Se l’ospedale è carente per strutture e organizzazione il medico non risponde per la morte del paziente. La Corte di cassazione, con la sentenza 46336 depositata ieri, spezza una lancia in favore dei medici che lavorano in strutture inadeguate. Nel caso esaminato il paziente era morto per un’emorrargia interna, causata da un incidente stradale.

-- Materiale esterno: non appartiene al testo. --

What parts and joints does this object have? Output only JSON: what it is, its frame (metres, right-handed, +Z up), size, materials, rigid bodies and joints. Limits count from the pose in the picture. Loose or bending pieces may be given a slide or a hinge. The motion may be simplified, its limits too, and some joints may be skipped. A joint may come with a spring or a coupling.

L’uomo era stato portato in prima battuta al pronto soccorso ortopedico dove il medico di turno aveva riscontrato una frattura, dirottandolo poi al pronto soccorso generale per i dolori all’addome. Dopo la ricerca vana di un’ambulanza il paziente era stato trasferito in barella: tempo prezioso perso a causa della lunga distanza, e non certo recuperato dall’infermiera del triage che aveva assegnato un codice verde imponendo un’ora di attesa. La Cassazione sottolinea l’irrazionalità della scelta di avere dei pronto soccorso separati. L’ortopedico non aveva, infatti, a disposizione un apparecchio per l’ecografia che avrebbe consentito una diagnosi tempestiva: il tempo utile per salvare il paziente era solo quello trascorso nella prima “tappa”.

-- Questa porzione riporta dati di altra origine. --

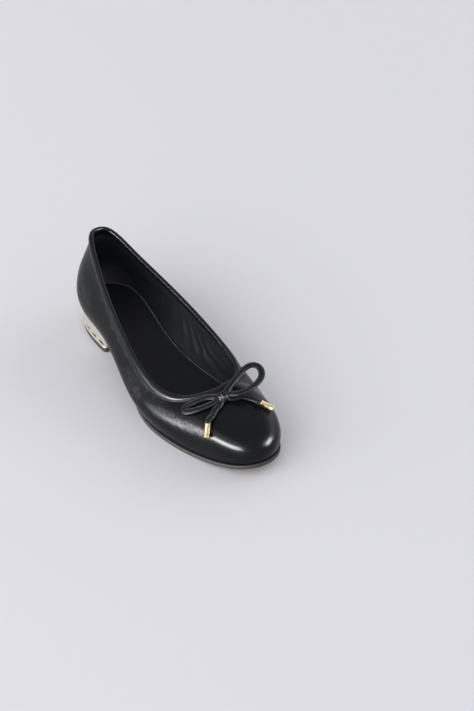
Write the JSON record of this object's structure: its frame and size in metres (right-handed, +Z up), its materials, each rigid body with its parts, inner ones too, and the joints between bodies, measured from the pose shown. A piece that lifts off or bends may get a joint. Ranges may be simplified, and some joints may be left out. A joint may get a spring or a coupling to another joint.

Sia l’ortopedico sia il medico in servizio al pronto soccorso generale erano stati condannati in primo grado per omicidio colposo, ma entrambi erano stati assolti in appello, con una decisione che la Cassazione conferma. Nessuna censura per l’ortopedico che aveva fatto quanto in suo potere. Diversa la situazione del medico del pronto soccorso di medicina generale che, essendo l’unico in servizio e impegnato a seguire un altro malato, aveva telefonato al collega per lamentarsi dell’errore di valutazione fatto nel non inviare direttamente in chirurgia la vittima dell’incidente automobilistico, invece di verificare personalmente la gravità della situazione.

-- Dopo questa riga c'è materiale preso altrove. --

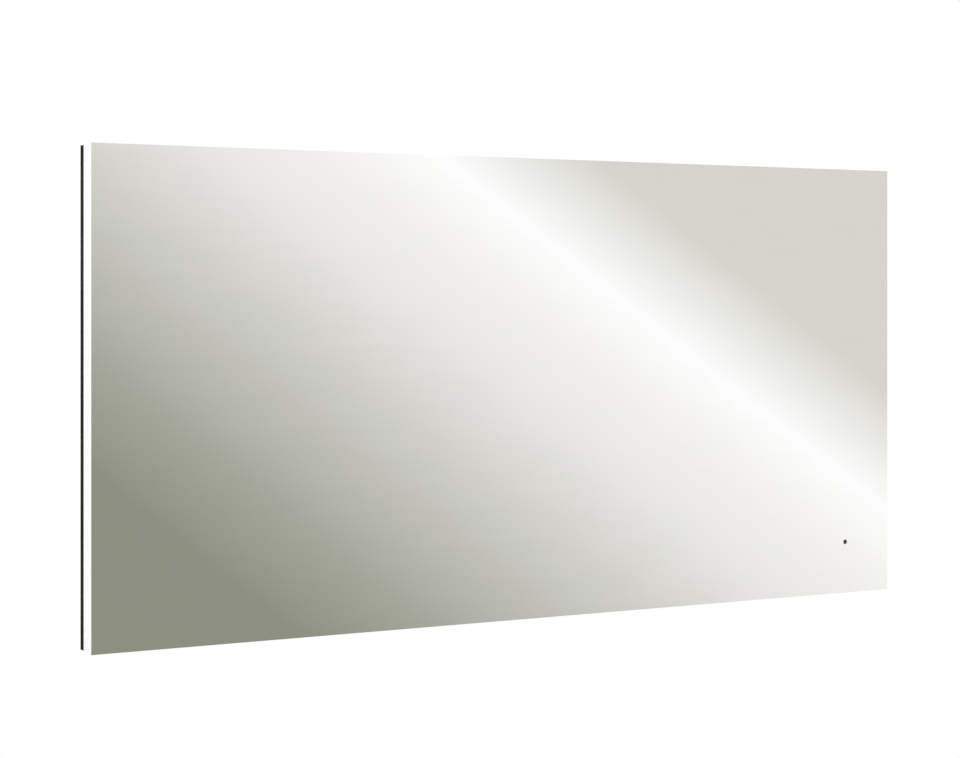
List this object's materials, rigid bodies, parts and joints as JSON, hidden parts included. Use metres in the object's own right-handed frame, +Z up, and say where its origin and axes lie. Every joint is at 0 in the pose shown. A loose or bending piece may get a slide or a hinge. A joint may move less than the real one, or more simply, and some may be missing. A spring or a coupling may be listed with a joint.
{
  "type": "lighted bathroom mirror",
  "caption": "Frameless wall mirror with a lit opal rim, a shallow black rear frame, a touchless switch window and a rail that it hooks over.",
  "frame": {"origin": "on the wall plane, midway along the line of the wall rail's screw holes", "axes": "+X along the mirror to a viewer's right, +Y into the wall, +Z up; the mirror faces -Y"},
  "size_m": [1.2, 0.04, 0.6],
  "materials": {
    "mirror": "silvered float glass with a polished edge",
    "film": "grey backing film",
    "foam_tape": "closed-cell foam tape",
    "black_frame": "black powder coat",
    "opal": "satin opal, lit from inside",
    "strip": "white strip",
    "led": "yellow phosphor",
    "white_plastic": "plain",
    "zinc_steel": "galvanised",
    "screw_steel": "zinc plated",
    "bar_aluminium": "mill finish",
    "cast_zinc": "die cast",
    "black_rubber": "soft",
    "box_plastic": "fine-textured",
    "board_green": "solder mask",
    "terminal_plastic": "moulded",
    "ferrite": "ferrite",
    "copper": "enamelled wire",
    "black_gloss": "moulded",
    "lead_sheath": "flexible sheath",
    "sensor_plastic": "moulded",
    "smoked_lens": "dark, clear to infrared"
  },
  "bodies": {
    "wall_rail": {"wall_rail": "zinc_steel"},
    "mirror": {"bonding_tape": "foam_tape", "bumpers": "black_rubber", "capacitors": "black_gloss", "control_box_screws": "screw_steel", "control_gasket": "black_rubber", "control_lid": "box_plastic", "control_lid_screws": "screw_steel", "control_tray": "box_plastic", "corner_keys": "cast_zinc", "corner_set_screws": "screw_steel", "crossbar_left": "bar_aluminium", "crossbar_right": "bar_aluminium", "crossbar_screws": "screw_steel", "diffuser_bottom": "opal", "diffuser_left": "opal", "diffuser_right": "opal", "diffuser_top": "opal", "driver_board": "board_green", "driver_board_screws": "screw_steel", "filter_choke": "ferrite", "frame_bottom": "black_frame", "frame_left": "black_frame", "frame_right": "black_frame", "frame_top": "black_frame", "fuse": "black_gloss", "gland_body": "box_plastic", "gland_cap": "box_plastic", "gland_lock_nut": "box_plastic", "gland_seal": "black_rubber", "hanger_rail": "zinc_steel", "hanger_screws": "screw_steel", "heat_sink": "bar_aluminium", "lead_clips": "white_plastic", "lead_grommets": "black_rubber", "led_feed_connector": "white_plastic", "led_lead": "lead_sheath", "led_links": "strip", "led_strip_bottom": "strip", "led_strip_left": "strip", "led_strip_right": "strip", "led_strip_top": "strip", "leds_bottom": "led", "leds_left": "led", "leds_right": "led", "leds_top": "led", "low_voltage_terminal": "terminal_plastic", "mains_terminal": "terminal_plastic", "mains_terminal_screws": "screw_steel", "mirror_glass": "mirror", "power_transistor": "black_gloss", "safety_film": "film", "sensor_board": "board_green", "sensor_case": "sensor_plastic", "sensor_cover": "sensor_plastic", "sensor_eyes": "black_gloss", "sensor_lead": "lead_sheath", "sensor_lens": "smoked_lens", "transformer_core": "ferrite", "transformer_winding": "copper"}
  },
  "joints": [
    {"name": "lift_off", "type": "slide", "parent": "wall_rail", "child": "mirror", "axis": [0, 0, 1], "range_m": [0, 0.014]}
  ]
}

Anche nel suo caso, però, scatta l’assoluzione con la formula che il fatto non sussiste. Per la Cassazione l’omissione può essere considerata una negligenza ma non la causa della morte. Questa va, infatti, addebitata all’irrazionale disposizione della struttura, alla carenza di mezzi e all’assenza di linee guida per il trasferimento del paziente. Per la Corte anche in caso di una corretta condotta del medico non c’erano ormai i tempi per operare con successo.